I don’t, really. I don’t have a “favourite colour” as one would put it. But I didn’t have the heart to say otherwise. She always seems excited when she sees something blue because she thinks of me (at least from what I observed before).
I stared at it for too long. Too goddamn long. Then zipped it inside my laptop sleeve, untouched. Like I was hiding evidence of kindness I didn’t feel worthy of.
I never said thank you.
A week later, I posted someone else, even though it was literally the day after her birthday. So it was another friend. Another birthday. A friend from high school, actually.
And I felt a sting I didn’t want to name.
Like I was choosing.
Like I was rewriting what once mattered.
My partner encourages me to talk to her. Says she was there when I needed someone the most — during a semester that nearly crushed me.
He’s right. She was.
But every time I imagine reaching out, my chest tightens. I think I’ve convinced myself that silence is safer than explanation.
That trying now would be intrusive.
That I missed my window and I shouldn’t even try to budge it open anymore.
That me not being around anymore would make her happier (because trust me she does seem a lot better with her other friends — or maybe it’s just me convincing myself I’m doing her a good act).
Sometimes, we lose people not because they stopped trying, but because we didn’t know how to match their openness.
Because our world was built on rules we didn’t choose.
Because saying, “I wasn’t allowed,” sounds childish when you’re grown.
But there’s a kind of grief in knowing someone offered you warmth, and you handed them excuses in return.
I don’t know how she feels now.
She walks past my door sometimes. Talks to people I know.
Like it’s normal. It’s normal, really. But when we walk past each other we didn’t even look.
But I still carry that unopened keychain. Like proof that something soft once reached for me, and I flinched.
Not because I didn’t care.
But because I didn’t know how to show it in a world that didn’t make room for every kind of friendship.
And maybe that’s the hardest part — knowing you were held gently, and letting go anyway.
People often talk a lot about closure — about confrontation, apology, honesty. But some stories don’t get clean endings. Some just fade, and leave behind small, unfinished truths we carry in our pockets. If there’s anything I’ve learned, it’s that silence is a choice — one I made, and one I have to live with.
And if she ever reads this, I hope she knows: it was never her. It was never anything she did wrong. It was just me. And the distance I didn’t know how to cross.

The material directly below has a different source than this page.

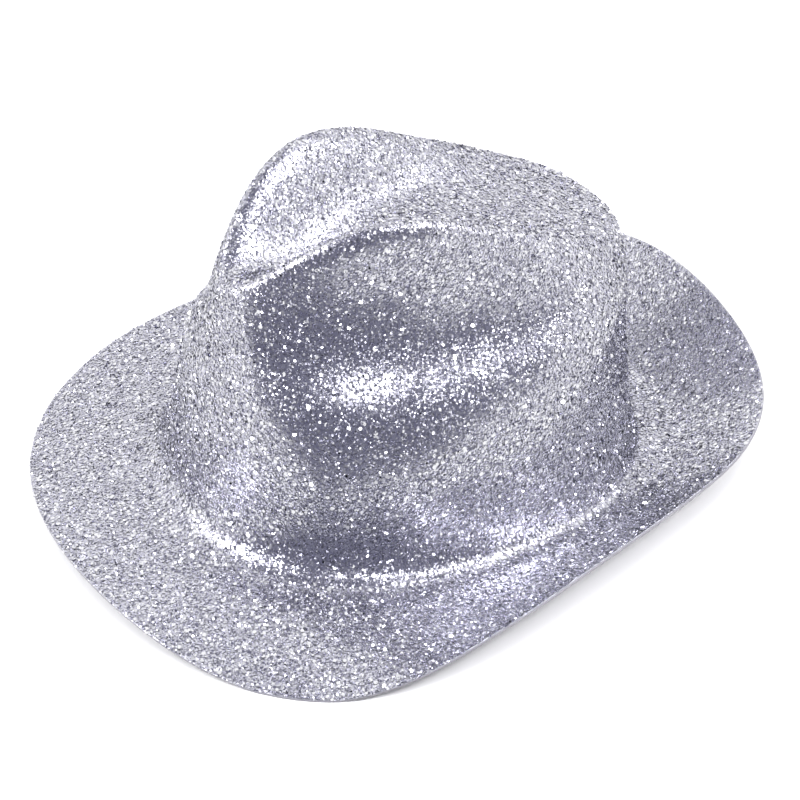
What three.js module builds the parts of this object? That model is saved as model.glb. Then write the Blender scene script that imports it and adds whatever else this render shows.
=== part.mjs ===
// A glittered party hat: one sheet of thin plastic, formed over a mould into a creased crown and a curled
// brim, a film of glue on its upper face, and a dense coat of glitter flakes held by the glue.
// Millimetres. +Z is up, the front of the hat faces -Y, and the wearer's left is +X.
// The origin is on the surface that the hat stands on, under the middle of the brim.

import * as THREE from "three";

// Sizes seen from above: half lengths run front to back, half widths run side to side.
const brimHalfLength = 150;
const brimHalfWidth = 120.5;
const headHalfLength = 101.5;
const headHalfWidth = 79.5;
const rimHalfLength = 85.5;
const rimHalfWidth = 41.5;

// Heights of the formed sheet's upper face.
const brimHeight = 9;
const footHeight = 2.5;
const rimHeight = 137.5;
const hollowHeight = 112;

// The stack of layers, from the plastic outwards. Each layer is clear of the next by layerGap.
const plasticThickness = 0.6;
const glueThickness = 0.15;
const glitterThickness = 0.35;
const layerGap = 0.1;

// Facets: the columns around the hat, and the rows from each oval to the next, more where the sheet bends.
const columnCount = 48;
const rowsPerOval = { brim: [1, 1, 2, 2, 4], wall: [2, 1, 1, 2, 2, 2, 2], top: [2, 2, 1, 1] };

// How a closed line rises and falls on its way round: pitch lifts the front and drops the back, dish lifts
// both, nose bends the two ends further apart, and wave makes four rises with four falls between them.
const brimCurl = { pitch: -12.6, dish: 10.7, nose: -0.3, wave: 5.5 };
const crownLine = { pitch: 41.5, dish: -29.5, nose: -31, wave: 0 };

// One oval of the formed sheet. A positive taper narrows the front, and a positive square fills out the
// corners. curl and lift are the shares of brimCurl and crownLine that the oval takes. dent is a hollow in
// both sides, between the angles from and to, in degrees from the front: it moves the middle of the side in
// by depth and down by sink.
function oval(settings) {
  const plain = { centre: 0, taper: 0, squareFront: 0.02, squareBack: 0.02, tilt: 0, curl: 0, lift: 0 };
  return { ...plain, dent: { depth: 0, sink: 0, from: 0, to: 180 }, ...settings };
}

const brimEdge = oval({
  halfWidth: brimHalfWidth,
  halfLength: brimHalfLength,
  taper: -0.25,
  squareFront: 0,
  squareBack: 0.1,
  height: brimHeight,
  curl: 1,
});
const foot = oval({
  halfWidth: headHalfWidth,
  halfLength: headHalfLength,
  centre: 3.5,
  height: footHeight,
  tilt: 10.5,
});

// An oval of the brim: inward is 0 at the cut edge and 1 at the foot of the crown.
// The curl fades faster than the width, so that the inner brim lies nearly flat.
function brimOval(inward) {
  const between = {};
  for (const name of Object.keys(foot)) {
    if (name !== "dent") between[name] = THREE.MathUtils.lerp(brimEdge[name], foot[name], inward);
  }
  return oval({ ...between, curl: (1 - inward) ** 2 });
}

// The side walls of the crown, from the foot up to the rim of its hollow top.
const wall = [
  oval({ halfWidth: headHalfWidth - 4.5, halfLength: headHalfLength - 5, centre: 4.2, height: 30, tilt: 1 }),
  oval({ halfWidth: headHalfWidth - 6.5, halfLength: headHalfLength - 7, centre: 5.2, height: 48, tilt: 1 }),
  oval({ halfWidth: headHalfWidth - 9, halfLength: headHalfLength - 9, centre: 6, height: 64, tilt: 2 }),
  oval({
    halfWidth: rimHalfWidth + 25.5,
    halfLength: rimHalfLength + 5.5,
    centre: 7,
    taper: 0.02,
    squareBack: 0.03,
    height: 80,
    lift: 0.12,
    dent: { depth: 5, sink: 0, from: 34, to: 106 },
  }),
  oval({
    halfWidth: rimHalfWidth + 16.5,
    halfLength: rimHalfLength + 3.5,
    centre: 8.5,
    taper: 0.03,
    squareFront: -0.013,
    squareBack: 0.045,
    height: 98,
    lift: 0.27,
    dent: { depth: 11, sink: 7.5, from: 20, to: 122 },
  }),
  oval({
    halfWidth: rimHalfWidth + 8.5,
    halfLength: rimHalfLength + 2,
    centre: 10,
    taper: 0.05,
    squareFront: -0.03,
    squareBack: 0.043,
    height: 121,
    lift: 0.68,
    dent: { depth: 7, sink: 1, from: 14, to: 128 },
  }),
];

// The top of the crown: its rim, and the long hollow inside the rim, which ends in a point.
function topOval(inFromSides, inFromEnds, centre, height, lift) {
  return oval({
    halfWidth: rimHalfWidth - inFromSides,
    halfLength: rimHalfLength - inFromEnds,
    centre,
    height,
    lift,
    taper: 0.08,
    squareFront: -0.02,
    squareBack: 0.05,
  });
}

const top = [
  topOval(0, 0, 11.5, rimHeight, 1),
  topOval(9, 11, 11.5, rimHeight - 4.5, 0.85),
  topOval(17.5, 25, 13, hollowHeight + 8, 0.4),
  topOval(23, 45, 14, hollowHeight, 0.12),
  topOval(rimHalfWidth, rimHalfLength, 16, hollowHeight, 0),
];

const brimSteps = [0, 0.09, 0.28, 0.48, 0.69];
const ovals = [...brimSteps.map(brimOval), foot, ...wall, ...top];

// How much of a dent there is at an angle: all of it halfway between from and to, and none at either end.
function dentShare(dent, phi) {
  const angle = THREE.MathUtils.radToDeg(Math.abs(Math.atan2(Math.sin(phi), Math.cos(phi))));
  const fromMiddle = 2 * THREE.MathUtils.clamp((angle - dent.from) / (dent.to - dent.from), 0, 1) - 1;
  return (1 - fromMiddle ** 2) ** 1.5;
}

function riseAndFall(line, phi) {
  const front = Math.cos(phi);
  return line.pitch * front + line.dish * front ** 2 + line.nose * front ** 3 + line.wave * Math.cos(4 * phi);
}

// The point of an oval at the angle phi, which is 0 at the front and grows towards the wearer's left.
function ovalPoint(shape, phi) {
  const front = Math.cos(phi);
  const side = Math.sin(phi);
  const square = THREE.MathUtils.lerp(shape.squareBack, shape.squareFront, 0.5 + 0.5 * front);
  const across = (side + square * Math.sin(3 * phi)) / (1 - square);
  const along = (front - square * Math.cos(3 * phi)) / (1 - square);
  const dent = dentShare(shape.dent, phi);
  return new THREE.Vector3(
    shape.halfWidth * across * (1 - shape.taper * front) - shape.dent.depth * dent * Math.sign(side),
    shape.centre - shape.halfLength * along,
    shape.height +
      shape.tilt * front -
      shape.dent.sink * dent +
      shape.curl * riseAndFall(brimCurl, phi) +
      shape.lift * riseAndFall(crownLine, phi),
  );
}

// Past either end of the list, the ovals are mirrored in the last one, so that the sheet reaches it.
function controlPoint(index, phi) {
  const last = ovals.length - 1;
  const nearest = THREE.MathUtils.clamp(index, 0, last);
  const point = ovalPoint(ovals[nearest], phi);
  if (index === nearest) return point;
  const inside = ovalPoint(ovals[2 * nearest - index], phi);
  return point.multiplyScalar(2).sub(inside);
}

// The upper face of the sheet: a cubic B-spline across the ovals. travel is 0 at the brim's edge and grows
// by 1 an oval. Where the hat's weight presses it on the surface it stands on, the face is flat.
function sheetPoint(travel, phi) {
  const first = Math.min(Math.floor(travel), ovals.length - 2);
  const t = travel - first;
  const weights = [(1 - t) ** 3, 3 * t ** 3 - 6 * t ** 2 + 4, -3 * t ** 3 + 3 * t ** 2 + 3 * t + 1, t ** 3];
  const point = new THREE.Vector3();
  weights.forEach((weight, i) => point.addScaledVector(controlPoint(first - 1 + i, phi), weight / 6));
  point.z = Math.max(point.z, plasticThickness);
  return point;
}

// Where the rows of points lie, from the brim's edge inwards.
function rowTravels() {
  const counts = [...rowsPerOval.brim, ...rowsPerOval.wall, ...rowsPerOval.top];
  return counts.flatMap((count, from) => Array.from({ length: count }, (_, i) => from + i / count));
}

const travels = rowTravels();

// The sheet as rows of points, and then a single point in the middle of the crown.
function sheetPoints() {
  const rows = travels.map((travel) =>
    Array.from({ length: columnCount }, (_, column) =>
      sheetPoint(travel, (column * 2 * Math.PI) / columnCount),
    ),
  );
  return [...rows.flat(), sheetPoint(ovals.length - 1, 0)];
}

// The sheet's triangles, facing up and outwards.
function sheetTriangles() {
  const triangles = [];
  const centre = travels.length * columnCount;
  for (let row = 0; row < travels.length; row += 1) {
    for (let column = 0; column < columnCount; column += 1) {
      const next = (column + 1) % columnCount;
      const outerHere = row * columnCount + column;
      const outerNext = row * columnCount + next;
      if (row === travels.length - 1) {
        triangles.push([outerHere, outerNext, centre]);
      } else {
        const innerHere = outerHere + columnCount;
        const innerNext = outerNext + columnCount;
        triangles.push([outerHere, outerNext, innerNext], [outerHere, innerNext, innerHere]);
      }
    }
  }
  return triangles;
}

function sheetNormals(points, triangles) {
  const geometry = new THREE.BufferGeometry().setFromPoints(points);
  geometry.setIndex(triangles.flat());
  geometry.computeVertexNormals();
  const normals = geometry.getAttribute("normal");
  return points.map((_, i) => new THREE.Vector3().fromBufferAttribute(normals, i));
}

const points = sheetPoints();
const triangles = sheetTriangles();
const normals = sheetNormals(points, triangles);

// A closed layer between two distances from the sheet's upper face, measured along its normals.
function layer(lower, upper) {
  const faceAt = (distance) =>
    points.map((point, i) => {
      const moved = point.clone().addScaledVector(normals[i], distance);
      moved.z = Math.max(moved.z, plasticThickness + distance);
      return moved;
    });
  const below = points.length;
  const lowerFace = triangles.map(([a, b, c]) => [a + below, c + below, b + below]);
  const edge = [];
  for (let column = 0; column < columnCount; column += 1) {
    const next = (column + 1) % columnCount;
    edge.push([column, column + below, next + below], [column, next + below, next]);
  }
  const geometry = new THREE.BufferGeometry().setFromPoints([...faceAt(upper), ...faceAt(lower)]);
  geometry.setIndex([...triangles, ...lowerFace, ...edge].flat());
  geometry.computeVertexNormals();
  return geometry;
}

function piece(name, geometry, finish) {
  const mesh = new THREE.Mesh(geometry, new THREE.MeshStandardMaterial(finish));
  mesh.name = name;
  return mesh;
}

const glueStart = layerGap;
const glueEnd = glueStart + glueThickness;
const glitterStart = glueEnd + layerGap;
const glitterEnd = glitterStart + glitterThickness;

const hat = new THREE.Group();
hat.add(
  piece("formed_shell", layer(-plasticThickness, 0), { color: 0xa9a9b2, roughness: 0.35, metalness: 0 }),
  piece("glue_coat", layer(glueStart, glueEnd), { color: 0xd9d9e0, roughness: 0.2, metalness: 0 }),
  piece("glitter_coat", layer(glitterStart, glitterEnd), { color: 0xc1c1cb, roughness: 0.4, metalness: 0.9 }),
);

export default hat;
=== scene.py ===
import math

import bpy
import numpy as np
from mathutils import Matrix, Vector


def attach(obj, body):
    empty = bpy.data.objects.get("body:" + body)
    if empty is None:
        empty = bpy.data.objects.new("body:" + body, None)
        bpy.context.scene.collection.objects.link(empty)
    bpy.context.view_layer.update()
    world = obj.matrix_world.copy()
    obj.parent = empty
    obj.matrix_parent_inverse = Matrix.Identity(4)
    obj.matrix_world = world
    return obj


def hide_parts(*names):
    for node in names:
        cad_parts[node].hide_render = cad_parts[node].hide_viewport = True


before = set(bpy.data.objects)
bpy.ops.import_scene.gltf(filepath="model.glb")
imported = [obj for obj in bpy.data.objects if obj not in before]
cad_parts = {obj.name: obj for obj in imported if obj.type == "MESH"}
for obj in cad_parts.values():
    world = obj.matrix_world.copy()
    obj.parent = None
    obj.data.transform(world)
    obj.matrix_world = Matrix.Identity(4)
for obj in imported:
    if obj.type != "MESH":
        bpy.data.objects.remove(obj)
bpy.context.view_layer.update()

mm = 0.001


def linearColour(code):
    # sRGB hex to the linear values that a shader takes
    channels = [int(code[i:i + 2], 16) / 255 for i in (1, 3, 5)]
    return [c / 12.92 if c <= 0.04045 else ((c + 0.055) / 1.055) ** 2.4 for c in channels] + [1.0]


def addNode(tree, kind, values=None, links=None, **settings):
    # one node, its settings, its socket values and what feeds it
    node = tree.nodes.new(kind)
    for name, value in settings.items():
        setattr(node, name, value)
    for socket, value in (values or {}).items():
        node.inputs[socket].default_value = value
    for socket, source in (links or {}).items():
        tree.links.new(source, node.inputs[socket])
    return node


def startMaterial(name, values):
    # a material with one principled shader, and the tree that patterns are added to
    material = bpy.data.materials.new(name)
    material.use_nodes = True
    tree = material.node_tree
    tree.nodes.clear()
    shader = addNode(tree, "ShaderNodeBsdfPrincipled", values)
    addNode(tree, "ShaderNodeOutputMaterial", links={"Surface": shader.outputs["BSDF"]})
    return material, tree, shader


def makeObject(name, vertices, faces, material, smooth=True):
    mesh = bpy.data.meshes.new(name)
    mesh.from_pydata(np.asarray(vertices).tolist(), [], faces)
    mesh.polygons.foreach_set("use_smooth", [smooth] * len(mesh.polygons))
    mesh.materials.append(material)
    mesh.update()
    made = bpy.data.objects.new(name, mesh)
    bpy.context.scene.collection.objects.link(made)
    return made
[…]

I still value our friendship.
I loved her silliness and bubbly personality.
I enjoyed being around her, but sometimes, my energy depleted so quickly that it seemed like I was being too reserved. Or uncaring.
I have my walls up, and I’m sorry she had to be the one to try and tear them down when I should be the one to lower them myself.
I kept her at a distance because I’m too scared to let someone in, that close again — and for that I’ve lost someone I could call a friend.
Thank you for more than a year of joy and laughter you brought to me.
If you ever want to talk, I’m here… just scared to reach out first because I’m a coward. As always. And I’m sorry.
This was sitting in the drafts for too long. I thought I should finally let it out so I can feel better. A little selfish thing to do, but it’s honest.